-- Dataset extract --
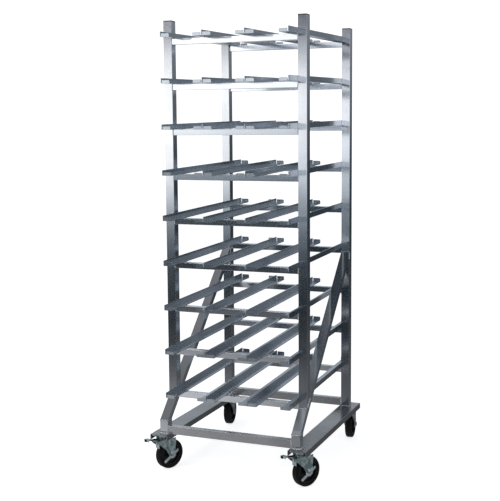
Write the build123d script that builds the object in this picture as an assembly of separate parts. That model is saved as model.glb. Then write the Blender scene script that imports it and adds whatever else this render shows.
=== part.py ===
from build123d import *
import os
from math import cos, radians, tan

os.makedirs("parts", exist_ok=True)

# A mobile rack for large food cans. The cans lie on their sides and roll to the front.
# X is across the rack, Y runs from front to back, Z is up. The origin is on the floor.
# All sizes are in millimetres.

# ---- The four posts ----
rack_width = 635.0            # over the outside faces of the posts
post_head = 100.0             # top front crossbar's underside to the top of the caps
post_size = 38.1              # square tube
post_wall = 2.0
post_front_y = -294.0         # front faces of the front posts
post_spacing = 583.0          # front post to back post, same face to same face
tube_corner_radius = 1.2      # on the long edges of posts, crossbars and cross tubes
over = 1.0                    # how far cutting shapes run past the faces they cut
hexagon_sides = 6

# ---- The plastic caps in the post tops ----
cap_thickness = 4.0
cap_plug_depth = 18.0
cap_plug_clearance = 0.15
cap_corner_radius = 2.0
cap_top_chamfer = 1.0

# ---- The nine levels ----
level_count = 9
lowest_level_height = 138.7   # channels' tops to the lowest front crossbar's underside
level_pitch = 187.6
level_slope = 1.67            # degrees, down towards the front
crossbar_size = 25.4          # square tube
crossbar_wall = 1.6
crossbar_inset = 0.8          # how far the crossbars sit inside the post faces

# ---- The can rails ----
rail_front_overhang = 104.0   # beyond the front posts' front faces
rail_back_overhang = 94.0     # beyond the back posts' back faces
rail_height = 22.5
rail_thickness = 3.0
rail_flange_reach = 40.0      # from a middle rail's centre to its flange edge
outer_flange_width = 41.0
front_lip_height = 14.0
back_lip_height = 18.0
lip_gap = 3.5                 # between a lip and the web
lip_corner_radius = 5.0

# ---- The base channels and the tubes that join them ----
channel_width = 80.0
channel_depth = 24.0
channel_wall = 3.0
channel_inner_lap = 7.4       # inside edge, inside the posts' inner faces
channel_front_overhang = 113.0
channel_back_overhang = 34.0
channel_corner_radius = 2.5
member_depth = 25.4           # the tubes that join the channels stand on them
member_height = 35.0
member_wall = 2.0
member_inset = 1.0            # behind the front faces of the tubes they run between

# ---- The stubs and the diagonal braces ----
stub_overhang = 88.0          # front face, ahead of the posts' front faces
stub_height = 57.5
brace_thickness = 25.4
brace_wall = 2.0
brace_angle = 45.0

# ---- The casters ----
wheel_radius = 63.5
tyre_width = 32.0
tyre_thickness = 15.0
tyre_edge_radius = 7.0
hub_width = 38.0
hub_radius = 17.0
core_web_thickness = 12.0
core_rim_width = 28.0
core_rim_depth = 7.0
core_web_lap = 1.0            # how far the web runs into the rim
wheel_bore_clearance = 0.05
axle_radius = 6.0
axle_head_radius = 10.0
axle_head_height = 6.0
swivel_trail = 30.0
front_swivel_inset = 43.0     # from the channel's front end
back_swivel_inset = 43.0      # from the channel's back end
front_left_turn = -26.0       # degrees about Z
front_right_turn = -30.0
back_left_turn = 7.0
back_right_turn = 6.0
plate_length = 84.0
plate_width = 66.0
plate_thickness = 4.0
plate_corner_radius = 5.0
race_radius = 31.0
race_gap = 0.5
plate_race_height = 16.0
plate_race_chamfer = 3.0
fork_race_chamfer = 1.5
fork_gap = 40.0               # between the legs
fork_thickness = 3.0
crown_clearance = 4.0         # from the tread to the underside of the crown
fork_crown_radius = 35.0
fork_race_height = 6.5
fork_foot_radius = 18.0       # round the axle
leg_front_horn = 13.0         # ahead of the pedal's pivot, at the crown
leg_back_horn = 20.0          # behind the axle, at the crown
leg_front_drop = 9.0          # height of the leg's front end
leg_back_drop = 16.0
leg_waist_height = 26.0       # above the axle
leg_waist_front = 33.0        # ahead of the axle
leg_waist_back = 16.0
rib_radius = 2.5              # pressed ribs on the outside of each leg
rib_proud = 1.5
rib_offsets = (-24.0, -4.0)   # from the axle
rib_foot_height = 24.0        # above the axle
rib_top_drop = 8.0            # below the crown's top
kingpin_radius = 6.0
kingpin_clearance = 0.05
kingpin_head_radius = 10.0
kingpin_head_height = 4.0
kingpin_head_chamfer = 1.5
running_gap = 0.4
bolt_radius = 4.0
bolt_head_radius = 6.5
bolt_head_height = 3.5
bolt_spacing_x = 46.0
bolt_spacing_y = 66.0
bolt_hole_clearance = 0.2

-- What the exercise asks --
Give the lines again, exactly as they stand, from the beginning of the data through the line with "hexagon_sides = 6".

-- Complete answer --
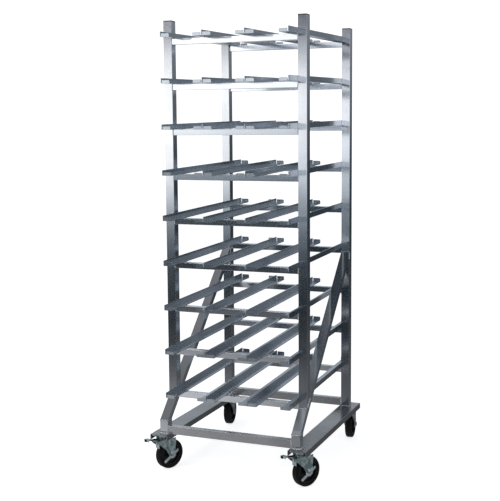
Write the build123d script that builds the object in this picture as an assembly of separate parts. That model is saved as model.glb. Then write the Blender scene script that imports it and adds whatever else this render shows.
=== part.py ===
from build123d import *
import os
from math import cos, radians, tan

os.makedirs("parts", exist_ok=True)

# A mobile rack for large food cans. The cans lie on their sides and roll to the front.
# X is across the rack, Y runs from front to back, Z is up. The origin is on the floor.
# All sizes are in millimetres.

# ---- The four posts ----
rack_width = 635.0            # over the outside faces of the posts
post_head = 100.0             # top front crossbar's underside to the top of the caps
post_size = 38.1              # square tube
post_wall = 2.0
post_front_y = -294.0         # front faces of the front posts
post_spacing = 583.0          # front post to back post, same face to same face
tube_corner_radius = 1.2      # on the long edges of posts, crossbars and cross tubes
over = 1.0                    # how far cutting shapes run past the faces they cut
hexagon_sides = 6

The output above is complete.